» **Provided data**

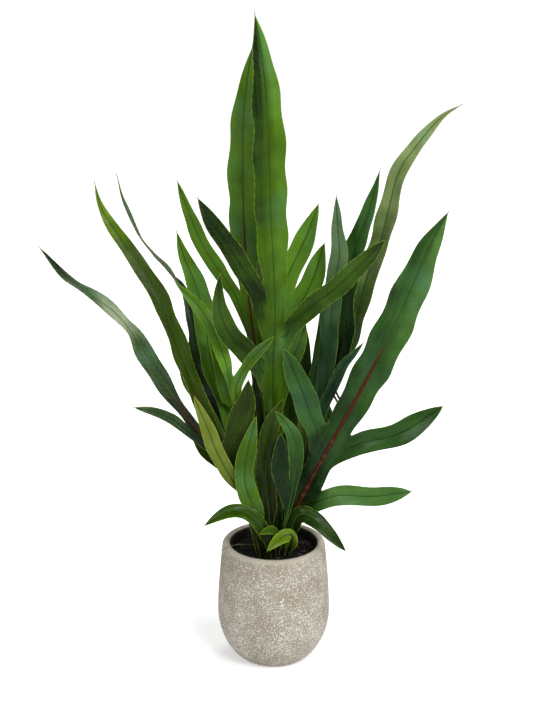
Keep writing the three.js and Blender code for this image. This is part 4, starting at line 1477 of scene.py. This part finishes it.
    def add_rib_point(self, tube: Tube, point: Vector, distance: float, share: float) -> None:
        """Lays the rib's next ring: thick and bare at its foot, red and scarred where it is old.

        Args:
            tube: the rib.
            point: the ring's middle.
            distance: along the rib.
            share: the same, as a share of the rib's length.
        """
        dress, bare = self.frond.dress, self.bareness(distance)
        thick = self.STALK_RADIUS * (1 + (dress.stout - 1) * (1 - bare))
        kept = max(bare, max(0.0, 1 - share) ** self.RIB_TAPER * self.RIB_SHARE)
        scar = sum(math.exp(-(((distance - nub) / self.NUB_LENGTH) ** 2)) for nub in dress.nubs)
        reach = (dress.red - share) / self.RED_EDGE
        foot = self.FOOT_TONE * (1 - smooth_step(distance / self.DARK_FOOT))
        tube.add(
            point,
            self.RIB_END_RADIUS + (thick - self.RIB_END_RADIUS) * kept
            + self.NUB * scar + dress.ridge * smooth_step(reach),
            smooth_step(reach + 0.5) * (1 + self.SCAR_TONE * scar) + foot,
        )

    def tubes(self, mesh: Mesh, curves: Sequence[StrapCurve]) -> list[Tube]:
        """The rib and veins, laid on the sheet, and a dry hair at each tip.

        Args:
            mesh: the sheet.
            curves: the midrib's, followed by each lobe's.

        Returns:
            The tubes.
        """
        sheet = BVHTree.FromPolygons(
            [v.co / MM for v in mesh.vertices], [p.vertices[:] for p in mesh.polygons]
        )
        made = []
        for order, curve in enumerate(curves):
            tube = Tube(sides=self.SIDES[1 if order else 0])
            if order == 0:
                sunk = Vector((*self.frond.root, SOIL_CROWN - self.SUNK))
                tube.add(sunk, self.STALK_RADIUS, self.FOOT_TONE)
            step = 2 * self.STEP if order else self.STEP
            count = max(self.FEWEST_STEPS, int(curve.length / step))
            for i in range(count + 1):
                distance = curve.length * i / count
                point = sheet.find_nearest(curve.station(distance)[0])[0]
                share = distance / curve.length
                if order == 0:
                    self.add_rib_point(tube, point, distance, share)
                else:
                    left = max(0.0, 1 - share)
                    tube.add(point, self.VEIN_RADIUS * (self.VEIN_TIP + (1 - self.VEIN_TIP) * left), 0.0)
            tip, direction = curve.station(curve.length)
            hair = [tip + direction * stop for stop in self.HAIR_STOPS]
            hair[-1] += self.HAIR_BEND * (1 if order % 2 else -1)
            made += [tube, Tube(hair, list(self.HAIR_RADII), [1.0] * len(hair), self.SIDES[2])]
        return made

    def build(self) -> Piece:
        """Makes the frond, with its material slots in order: upper side, underside, rib.

        Returns:
            The frond's object.
        """
        leaf = self.frond.dress.leaf
        cage, curves = self.build_cage()
        piece = add_piece(cage.mesh(self.frond.name + "_blade"))
        apply_modifier(piece, "SUBSURF", levels=2, render_levels=2)
        mesh = piece.data
        self.ripple(mesh)
        self.measure_margin(mesh)
        tubes = self.tubes(mesh, curves)
        for material in (LEAVES[leaf], UNDERSIDES[leaf], self.rib_material):
            mesh.materials.append(material)
        apply_modifier(
            piece, "SOLIDIFY", thickness=self.THICKNESS * MM, offset=0.0, material_offset=1
        )
        shaped = bmesh.new()
        shaped.from_mesh(piece.data)
        for tube in tubes:
            tube.add_to(shaped, 2)
        shaped.to_mesh(piece.data)
        shaped.free()
        select_only(piece)
        bpy.ops.object.shade_smooth_by_angle(angle=math.radians(self.SMOOTH))
        return piece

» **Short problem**
Repeat the material word for word from its opening line up to and including the line containing "where it is old.".

» **Task solution**
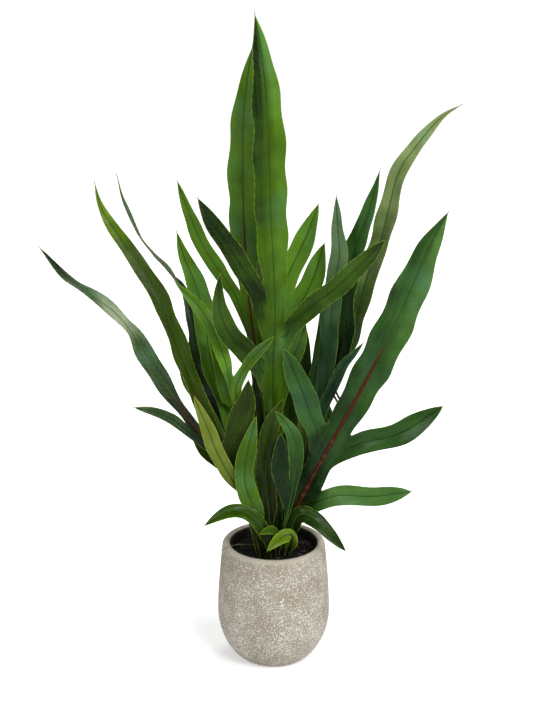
Keep writing the three.js and Blender code for this image. This is part 4, starting at line 1477 of scene.py. This part finishes it.
    def add_rib_point(self, tube: Tube, point: Vector, distance: float, share: float) -> None:
        """Lays the rib's next ring: thick and bare at its foot, red and scarred where it is old.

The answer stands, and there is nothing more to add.